Write out exactly the lines of the entries below from the one holding "The three.js and Blender code for this object" to the one holding "return field", inclusive, and leave out all other lines.

# [DATA RECORDS]
━━━

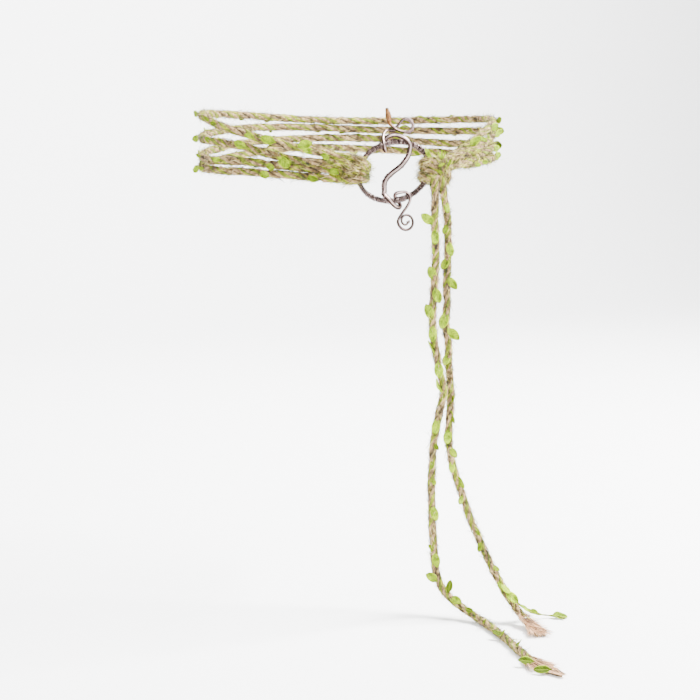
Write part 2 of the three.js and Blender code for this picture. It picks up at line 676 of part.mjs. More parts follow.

━━━

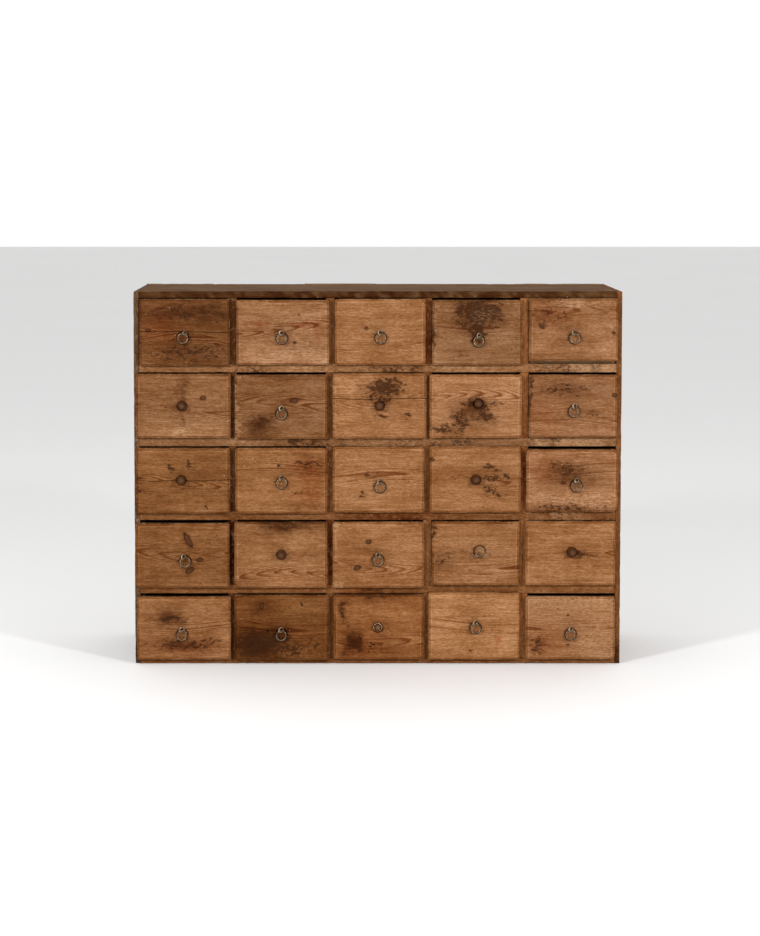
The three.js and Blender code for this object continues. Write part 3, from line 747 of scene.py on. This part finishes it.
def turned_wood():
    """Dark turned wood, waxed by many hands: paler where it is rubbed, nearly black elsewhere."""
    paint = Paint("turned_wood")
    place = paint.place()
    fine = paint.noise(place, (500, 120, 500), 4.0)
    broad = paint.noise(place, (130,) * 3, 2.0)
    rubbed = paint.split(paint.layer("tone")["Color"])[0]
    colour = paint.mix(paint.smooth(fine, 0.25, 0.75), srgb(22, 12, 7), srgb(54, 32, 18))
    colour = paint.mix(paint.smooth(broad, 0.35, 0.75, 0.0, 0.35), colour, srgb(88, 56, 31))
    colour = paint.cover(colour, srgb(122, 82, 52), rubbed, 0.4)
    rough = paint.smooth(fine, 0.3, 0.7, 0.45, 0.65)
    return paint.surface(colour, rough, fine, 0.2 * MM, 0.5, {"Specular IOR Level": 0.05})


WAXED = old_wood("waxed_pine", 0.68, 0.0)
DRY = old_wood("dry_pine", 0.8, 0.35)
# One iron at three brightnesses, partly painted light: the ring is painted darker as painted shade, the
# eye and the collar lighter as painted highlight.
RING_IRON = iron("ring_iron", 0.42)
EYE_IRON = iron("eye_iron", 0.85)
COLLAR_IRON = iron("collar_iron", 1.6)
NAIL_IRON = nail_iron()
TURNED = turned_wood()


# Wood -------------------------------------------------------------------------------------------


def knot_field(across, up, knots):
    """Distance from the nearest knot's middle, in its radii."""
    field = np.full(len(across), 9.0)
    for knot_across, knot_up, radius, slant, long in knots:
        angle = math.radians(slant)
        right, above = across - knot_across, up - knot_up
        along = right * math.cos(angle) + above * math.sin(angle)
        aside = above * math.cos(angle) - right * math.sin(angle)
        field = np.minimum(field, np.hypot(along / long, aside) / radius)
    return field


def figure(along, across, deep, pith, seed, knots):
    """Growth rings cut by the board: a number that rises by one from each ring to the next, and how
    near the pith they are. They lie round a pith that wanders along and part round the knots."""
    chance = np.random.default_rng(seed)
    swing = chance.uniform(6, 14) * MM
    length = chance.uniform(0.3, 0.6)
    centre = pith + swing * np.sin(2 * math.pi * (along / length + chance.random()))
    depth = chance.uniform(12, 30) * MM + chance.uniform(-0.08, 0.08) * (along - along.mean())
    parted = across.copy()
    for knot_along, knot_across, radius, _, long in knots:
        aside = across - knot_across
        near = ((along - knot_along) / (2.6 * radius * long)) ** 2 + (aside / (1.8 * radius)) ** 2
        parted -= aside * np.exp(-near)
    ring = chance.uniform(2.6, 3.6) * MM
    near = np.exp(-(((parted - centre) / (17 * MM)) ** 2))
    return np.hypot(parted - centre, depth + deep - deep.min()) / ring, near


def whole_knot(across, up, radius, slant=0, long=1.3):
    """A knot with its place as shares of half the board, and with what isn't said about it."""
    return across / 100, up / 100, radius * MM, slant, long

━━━

# [ANSWER TO THIS EXERCISE]
The three.js and Blender code for this object continues. Write part 3, from line 747 of scene.py on. This part finishes it.
def turned_wood():
    """Dark turned wood, waxed by many hands: paler where it is rubbed, nearly black elsewhere."""
    paint = Paint("turned_wood")
    place = paint.place()
    fine = paint.noise(place, (500, 120, 500), 4.0)
    broad = paint.noise(place, (130,) * 3, 2.0)
    rubbed = paint.split(paint.layer("tone")["Color"])[0]
    colour = paint.mix(paint.smooth(fine, 0.25, 0.75), srgb(22, 12, 7), srgb(54, 32, 18))
    colour = paint.mix(paint.smooth(broad, 0.35, 0.75, 0.0, 0.35), colour, srgb(88, 56, 31))
    colour = paint.cover(colour, srgb(122, 82, 52), rubbed, 0.4)
    rough = paint.smooth(fine, 0.3, 0.7, 0.45, 0.65)
    return paint.surface(colour, rough, fine, 0.2 * MM, 0.5, {"Specular IOR Level": 0.05})


WAXED = old_wood("waxed_pine", 0.68, 0.0)
DRY = old_wood("dry_pine", 0.8, 0.35)
# One iron at three brightnesses, partly painted light: the ring is painted darker as painted shade, the
# eye and the collar lighter as painted highlight.
RING_IRON = iron("ring_iron", 0.42)
EYE_IRON = iron("eye_iron", 0.85)
COLLAR_IRON = iron("collar_iron", 1.6)
NAIL_IRON = nail_iron()
TURNED = turned_wood()


# Wood -------------------------------------------------------------------------------------------


def knot_field(across, up, knots):
    """Distance from the nearest knot's middle, in its radii."""
    field = np.full(len(across), 9.0)
    for knot_across, knot_up, radius, slant, long in knots:
        angle = math.radians(slant)
        right, above = across - knot_across, up - knot_up
        along = right * math.cos(angle) + above * math.sin(angle)
        aside = above * math.cos(angle) - right * math.sin(angle)
        field = np.minimum(field, np.hypot(along / long, aside) / radius)
    return field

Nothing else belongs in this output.